Large-scale agricultural crops respond well to CO2 enrichment. In the studies led by Craig Idso, the yield of corn increased by 27%, wheat by 37%, and soybeans by 50%.

However, it is one thing to enrich the air in a greenhouse, but how does this work with crops in practical field applications?

Dr. Rob Norton, formerly Director of the International Plant Nutrition Institute, now retired as a consultant, Norton Agronomic P/L from Australia and New Zealand, has completed several studies to understand the CO2 effect on wheat. He used FACE (Free Air Carbon Dioxide) which is the ability to determine the effect of elevated CO2 on a specific crop. For example, on the same field with the same water, sunlight and fertilizer, he had two sets of crops: one had enriched air of a higher CO2 level of 550 ppm, pumped through sprinkler-like devices every few seconds, and the other wheat crop relied just on the CO2 found in the air at the time of 385 ppm. He found that the wheat grain yield increased by 50%. His research also showed that the nutrients within a plant decreased as the yield increased. (Check out our post on how minerals get diluted as the plants grow bigger with CO2 fertilization.)

CO2 helps plants cope with drought stress.

Plants have leaf stomatal pores that allow them to “inhale” carbon dioxide and release water vapor – the process of transpiration. The more CO2 they have, the fewer pores they create, the less water vapor they release. The plants are essentially storing water and energy in their leaves. Just like humans, when plants are hydrated they grow stronger and stay healthier. This is particularly true for C4 plants such as sugarcane, sorghum, and corn.

Nature Magazine published a report by Daniel Taub, Chair of Biology at Southwestern University, which examined the Photosynthetic assimilation of CO2 to the metabolism of plants. He also completed FACE experiments and compared photosynthesis between CO2 of 385 ppm to an elevated CO2 of 475 ppm – 600 ppm. He found that in the higher CO2 environment plants required less water. This has an added benefit of less run-off which keeps the soil moist over a longer period of time.

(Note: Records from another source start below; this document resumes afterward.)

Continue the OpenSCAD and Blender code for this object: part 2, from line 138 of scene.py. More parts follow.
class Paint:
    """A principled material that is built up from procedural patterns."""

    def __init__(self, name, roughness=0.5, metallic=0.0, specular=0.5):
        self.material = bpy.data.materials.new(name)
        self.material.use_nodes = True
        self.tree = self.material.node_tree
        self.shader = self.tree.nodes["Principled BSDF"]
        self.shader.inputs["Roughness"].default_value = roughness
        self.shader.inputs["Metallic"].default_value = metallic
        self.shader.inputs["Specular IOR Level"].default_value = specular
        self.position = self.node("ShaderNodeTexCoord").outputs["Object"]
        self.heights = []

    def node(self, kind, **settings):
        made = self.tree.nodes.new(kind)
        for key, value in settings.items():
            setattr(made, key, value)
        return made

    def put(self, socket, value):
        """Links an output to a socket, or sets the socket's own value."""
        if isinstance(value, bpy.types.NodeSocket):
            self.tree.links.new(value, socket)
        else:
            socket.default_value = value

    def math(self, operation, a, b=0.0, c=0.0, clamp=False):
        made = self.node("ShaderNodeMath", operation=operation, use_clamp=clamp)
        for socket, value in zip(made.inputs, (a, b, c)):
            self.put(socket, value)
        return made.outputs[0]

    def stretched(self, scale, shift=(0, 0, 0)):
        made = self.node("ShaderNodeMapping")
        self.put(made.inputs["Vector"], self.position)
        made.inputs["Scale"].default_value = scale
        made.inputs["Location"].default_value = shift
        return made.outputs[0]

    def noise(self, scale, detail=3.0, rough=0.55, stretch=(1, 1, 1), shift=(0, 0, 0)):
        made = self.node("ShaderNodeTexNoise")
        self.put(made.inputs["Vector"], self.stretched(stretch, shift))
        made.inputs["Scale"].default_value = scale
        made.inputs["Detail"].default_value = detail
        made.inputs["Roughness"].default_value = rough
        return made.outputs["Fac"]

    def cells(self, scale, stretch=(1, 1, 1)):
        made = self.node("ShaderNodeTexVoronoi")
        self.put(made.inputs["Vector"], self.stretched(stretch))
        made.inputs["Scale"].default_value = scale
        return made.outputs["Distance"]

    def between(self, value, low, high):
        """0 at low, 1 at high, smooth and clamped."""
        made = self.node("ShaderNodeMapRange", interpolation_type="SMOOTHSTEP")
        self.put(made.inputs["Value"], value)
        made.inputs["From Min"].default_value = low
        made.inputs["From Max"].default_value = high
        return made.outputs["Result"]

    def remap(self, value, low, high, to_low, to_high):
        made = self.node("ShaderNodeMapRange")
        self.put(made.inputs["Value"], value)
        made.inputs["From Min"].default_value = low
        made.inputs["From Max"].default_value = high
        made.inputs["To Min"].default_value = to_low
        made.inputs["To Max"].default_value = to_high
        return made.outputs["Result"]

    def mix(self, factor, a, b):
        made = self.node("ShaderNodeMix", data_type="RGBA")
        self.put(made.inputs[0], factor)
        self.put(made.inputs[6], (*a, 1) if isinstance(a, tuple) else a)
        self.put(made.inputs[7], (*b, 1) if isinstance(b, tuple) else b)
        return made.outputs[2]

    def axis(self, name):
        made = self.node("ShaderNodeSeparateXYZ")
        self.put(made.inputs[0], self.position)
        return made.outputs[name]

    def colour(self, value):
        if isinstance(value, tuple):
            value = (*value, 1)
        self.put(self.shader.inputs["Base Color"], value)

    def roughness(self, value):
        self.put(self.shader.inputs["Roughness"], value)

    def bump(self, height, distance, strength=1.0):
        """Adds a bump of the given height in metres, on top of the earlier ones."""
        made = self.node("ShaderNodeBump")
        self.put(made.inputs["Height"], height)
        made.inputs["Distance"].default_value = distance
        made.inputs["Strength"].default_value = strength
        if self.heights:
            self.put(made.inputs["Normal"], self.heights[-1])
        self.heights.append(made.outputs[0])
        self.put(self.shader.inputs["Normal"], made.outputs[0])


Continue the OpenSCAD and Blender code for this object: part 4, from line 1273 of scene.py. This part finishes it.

The more CO2 plants absorb, the greater the rate of photosynthesis.
Image: view from a Super Cub in the Pennsylvania countryside.

Is the Earth turning greener?

Australian scientist, Randall Donohue and a group of researchers from the Commonwealth Scientific and Industrial Organization looked at the relationship between annual rainfall, rising CO2 and the greening of the earth. Through satellite measurements between 1982 – 2010, they calculated, that yes, indeed, there was a global foliage increase of 11%.

Can research utilize CO2 to increase yield even more?

As a Dirt-to-Dinner reader, by now you know that a higher crop yield on existing land is the holy grail of farming. As the world population grows and our need for sustainability increases, using innovation and technology to get the most of our existing farmland will continue to be critical. Rice is a good start as it provides at least 20% of the energy for over 50 percent of the world population.

Paul Quick, from the International Rice Research Institute in the Philippines, is working with scientists in eight different countries from 12 universities to supercharge the photosynthesis process in rice to increase its yield by 50%. According to the IRRI, each hectare of rice (2.5 acres) in Asia produces enough food for 27 people, as 2050 approaches, that same hectare will need to feed 43 people. They are working to convert rice, which is a C3 plant, to the efficient user of CO2 and water of a C4 plant. This would produce the desired 60% increase in yield.